REQUIREMENTS: Of all the lines in the records, how many hold the word "that"? Answer with the number only.

PROVIDED ENTRIES:
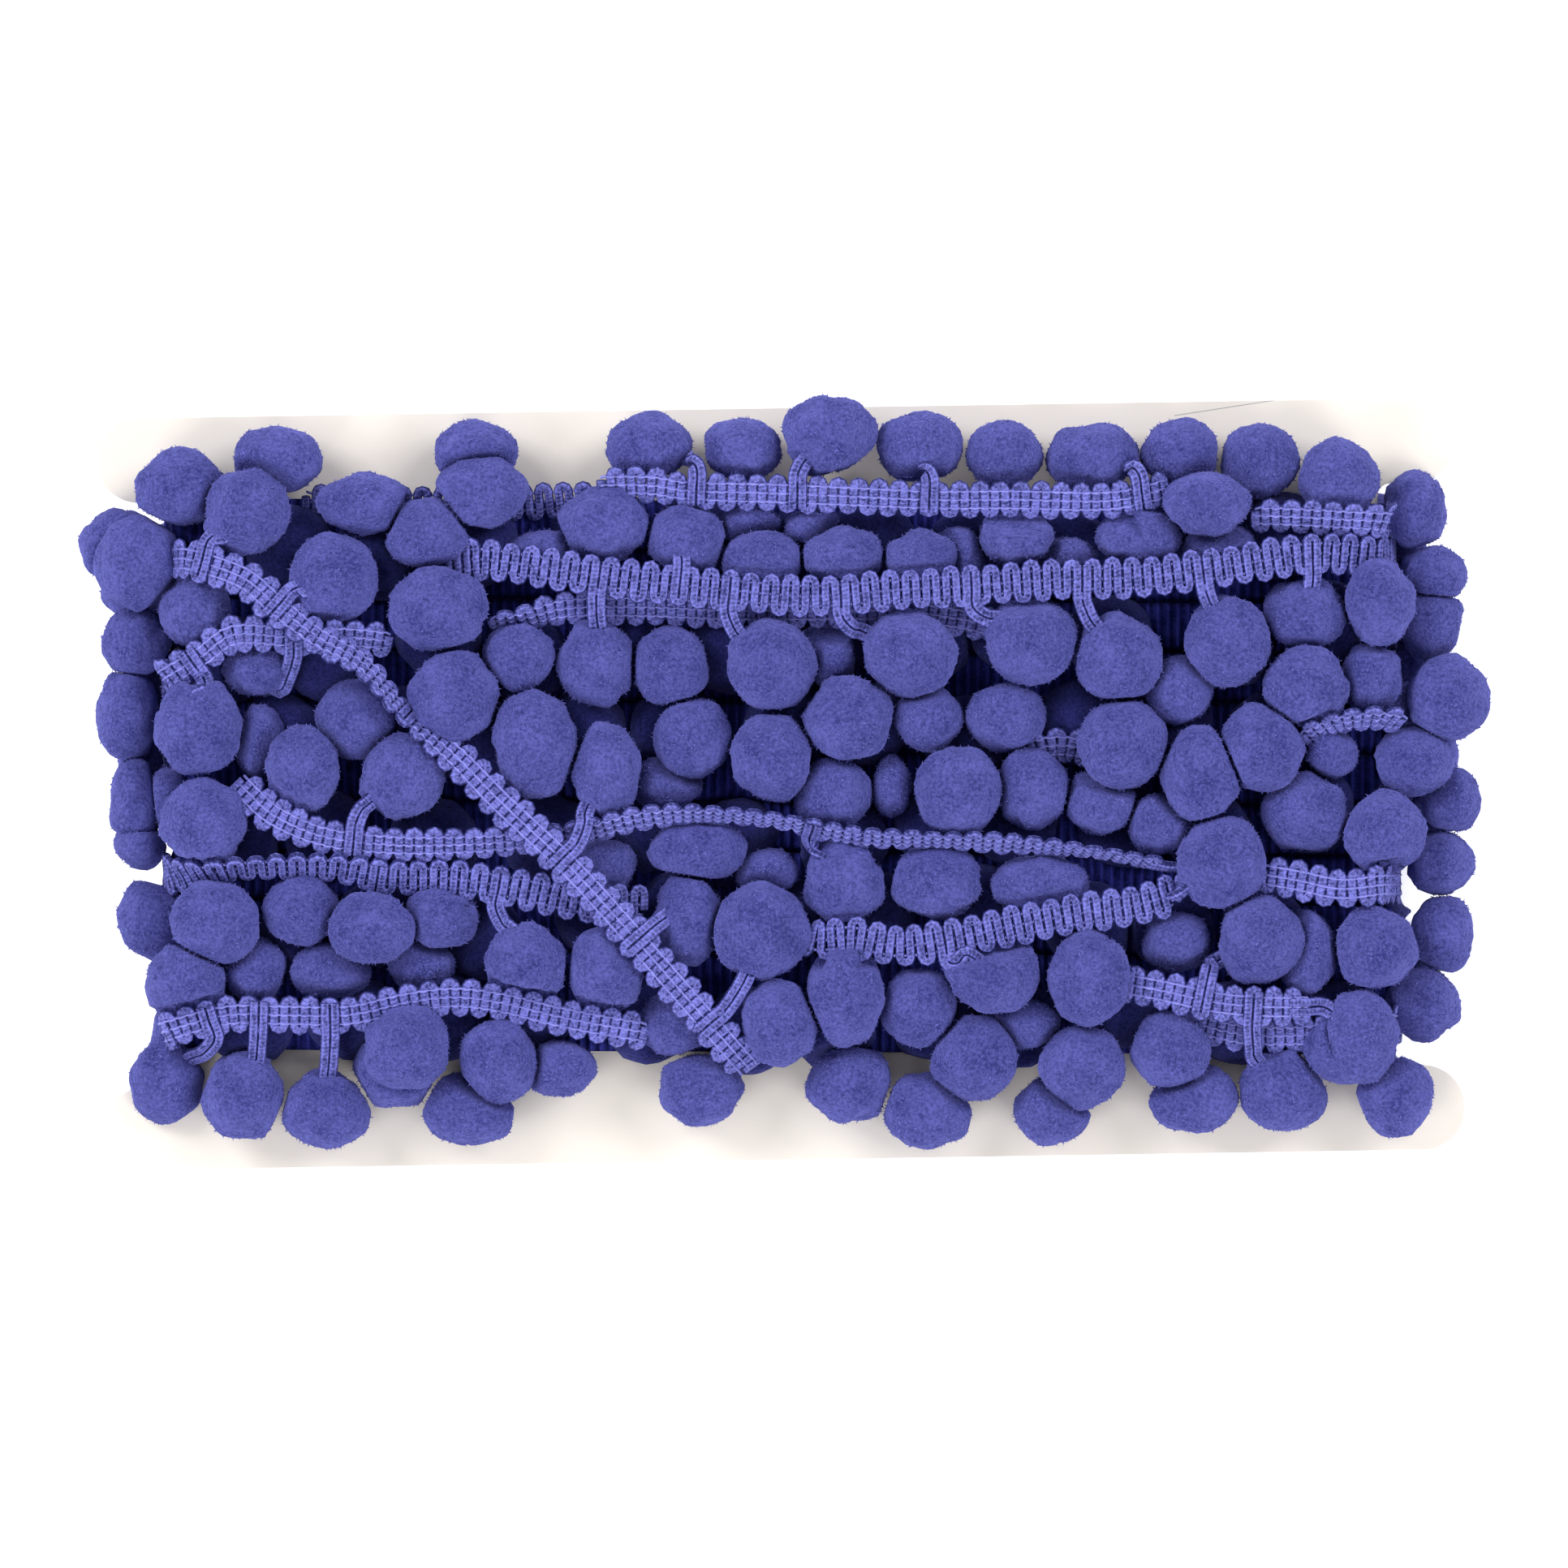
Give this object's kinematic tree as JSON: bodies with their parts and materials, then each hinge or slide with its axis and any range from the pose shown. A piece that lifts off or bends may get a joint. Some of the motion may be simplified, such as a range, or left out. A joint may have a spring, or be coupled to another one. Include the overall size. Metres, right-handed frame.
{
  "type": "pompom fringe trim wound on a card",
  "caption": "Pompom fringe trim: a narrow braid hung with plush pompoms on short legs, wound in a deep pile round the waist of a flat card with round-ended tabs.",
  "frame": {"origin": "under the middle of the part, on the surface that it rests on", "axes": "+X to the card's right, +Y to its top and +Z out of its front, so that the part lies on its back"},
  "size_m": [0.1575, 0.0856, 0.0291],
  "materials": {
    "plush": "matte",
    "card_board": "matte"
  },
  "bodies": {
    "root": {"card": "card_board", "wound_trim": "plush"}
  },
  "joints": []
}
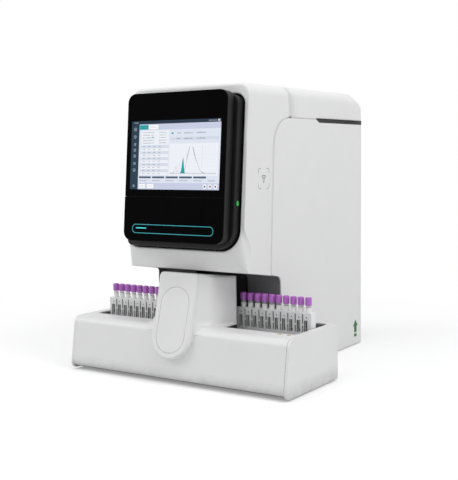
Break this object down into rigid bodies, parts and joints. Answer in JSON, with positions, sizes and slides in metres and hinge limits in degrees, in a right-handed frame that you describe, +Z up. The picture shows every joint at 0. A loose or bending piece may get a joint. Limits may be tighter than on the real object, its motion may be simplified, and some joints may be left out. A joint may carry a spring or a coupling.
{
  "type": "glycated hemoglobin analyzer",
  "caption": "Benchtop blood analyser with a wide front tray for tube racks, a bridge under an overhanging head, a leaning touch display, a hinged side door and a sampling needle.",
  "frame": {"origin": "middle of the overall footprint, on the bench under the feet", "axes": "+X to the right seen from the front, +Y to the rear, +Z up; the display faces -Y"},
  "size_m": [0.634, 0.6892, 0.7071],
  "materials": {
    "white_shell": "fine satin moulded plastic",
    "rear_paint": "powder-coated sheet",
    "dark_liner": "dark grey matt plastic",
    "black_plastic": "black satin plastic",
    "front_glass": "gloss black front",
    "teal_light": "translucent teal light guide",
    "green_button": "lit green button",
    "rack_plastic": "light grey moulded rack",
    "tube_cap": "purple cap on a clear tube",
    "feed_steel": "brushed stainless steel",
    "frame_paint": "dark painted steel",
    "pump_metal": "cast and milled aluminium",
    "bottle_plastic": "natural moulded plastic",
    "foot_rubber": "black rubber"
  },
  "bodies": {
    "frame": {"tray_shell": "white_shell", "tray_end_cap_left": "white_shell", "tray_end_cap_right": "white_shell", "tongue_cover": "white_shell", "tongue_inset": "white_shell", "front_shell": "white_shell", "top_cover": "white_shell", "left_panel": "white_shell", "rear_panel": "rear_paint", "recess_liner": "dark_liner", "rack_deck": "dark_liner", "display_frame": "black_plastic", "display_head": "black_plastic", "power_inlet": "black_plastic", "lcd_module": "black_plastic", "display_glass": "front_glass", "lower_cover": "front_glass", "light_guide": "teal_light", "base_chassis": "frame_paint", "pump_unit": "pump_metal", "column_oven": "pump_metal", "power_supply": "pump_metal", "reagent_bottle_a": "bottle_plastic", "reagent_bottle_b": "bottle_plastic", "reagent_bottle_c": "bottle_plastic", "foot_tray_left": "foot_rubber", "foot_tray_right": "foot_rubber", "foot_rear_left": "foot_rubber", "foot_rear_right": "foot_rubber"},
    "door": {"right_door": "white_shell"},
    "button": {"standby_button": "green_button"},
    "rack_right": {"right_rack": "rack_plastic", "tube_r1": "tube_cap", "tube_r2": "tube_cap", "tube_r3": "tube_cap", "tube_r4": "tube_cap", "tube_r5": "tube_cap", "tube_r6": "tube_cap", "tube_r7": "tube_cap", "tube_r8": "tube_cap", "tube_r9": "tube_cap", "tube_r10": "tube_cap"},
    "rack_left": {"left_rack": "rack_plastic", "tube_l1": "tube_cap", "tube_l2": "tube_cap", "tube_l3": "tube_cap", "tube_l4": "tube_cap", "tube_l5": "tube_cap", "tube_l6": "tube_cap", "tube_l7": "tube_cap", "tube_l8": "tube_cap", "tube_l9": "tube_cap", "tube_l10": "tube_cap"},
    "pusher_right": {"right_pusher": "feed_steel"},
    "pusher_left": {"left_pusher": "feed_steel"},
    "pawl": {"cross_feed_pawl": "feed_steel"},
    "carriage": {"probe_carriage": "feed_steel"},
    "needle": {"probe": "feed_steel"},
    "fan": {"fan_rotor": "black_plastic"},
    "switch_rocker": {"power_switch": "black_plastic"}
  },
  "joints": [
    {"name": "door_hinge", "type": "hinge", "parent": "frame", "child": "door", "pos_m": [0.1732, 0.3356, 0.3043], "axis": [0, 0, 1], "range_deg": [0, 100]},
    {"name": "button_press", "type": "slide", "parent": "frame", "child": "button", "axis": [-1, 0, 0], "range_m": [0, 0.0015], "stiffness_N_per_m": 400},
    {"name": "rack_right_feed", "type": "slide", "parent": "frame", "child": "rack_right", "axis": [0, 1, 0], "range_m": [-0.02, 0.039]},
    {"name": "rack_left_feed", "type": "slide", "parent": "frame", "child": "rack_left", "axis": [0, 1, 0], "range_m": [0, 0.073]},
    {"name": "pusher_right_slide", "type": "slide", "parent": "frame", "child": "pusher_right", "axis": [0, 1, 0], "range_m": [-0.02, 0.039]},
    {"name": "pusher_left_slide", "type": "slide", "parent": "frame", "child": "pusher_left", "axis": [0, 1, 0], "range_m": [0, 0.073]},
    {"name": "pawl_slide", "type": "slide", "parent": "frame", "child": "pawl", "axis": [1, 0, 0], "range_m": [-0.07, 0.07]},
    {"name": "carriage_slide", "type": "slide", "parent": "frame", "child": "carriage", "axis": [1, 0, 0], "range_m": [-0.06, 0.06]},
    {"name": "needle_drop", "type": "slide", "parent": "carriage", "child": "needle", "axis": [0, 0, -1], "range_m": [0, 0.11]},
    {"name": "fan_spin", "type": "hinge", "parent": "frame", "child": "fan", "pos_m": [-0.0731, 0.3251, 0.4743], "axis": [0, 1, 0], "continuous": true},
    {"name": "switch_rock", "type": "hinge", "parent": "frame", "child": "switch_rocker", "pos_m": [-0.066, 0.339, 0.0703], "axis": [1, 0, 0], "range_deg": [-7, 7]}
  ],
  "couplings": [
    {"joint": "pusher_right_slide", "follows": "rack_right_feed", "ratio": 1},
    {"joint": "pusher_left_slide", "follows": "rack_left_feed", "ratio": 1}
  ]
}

OUTPUT FOR THIS EXERCISE: 3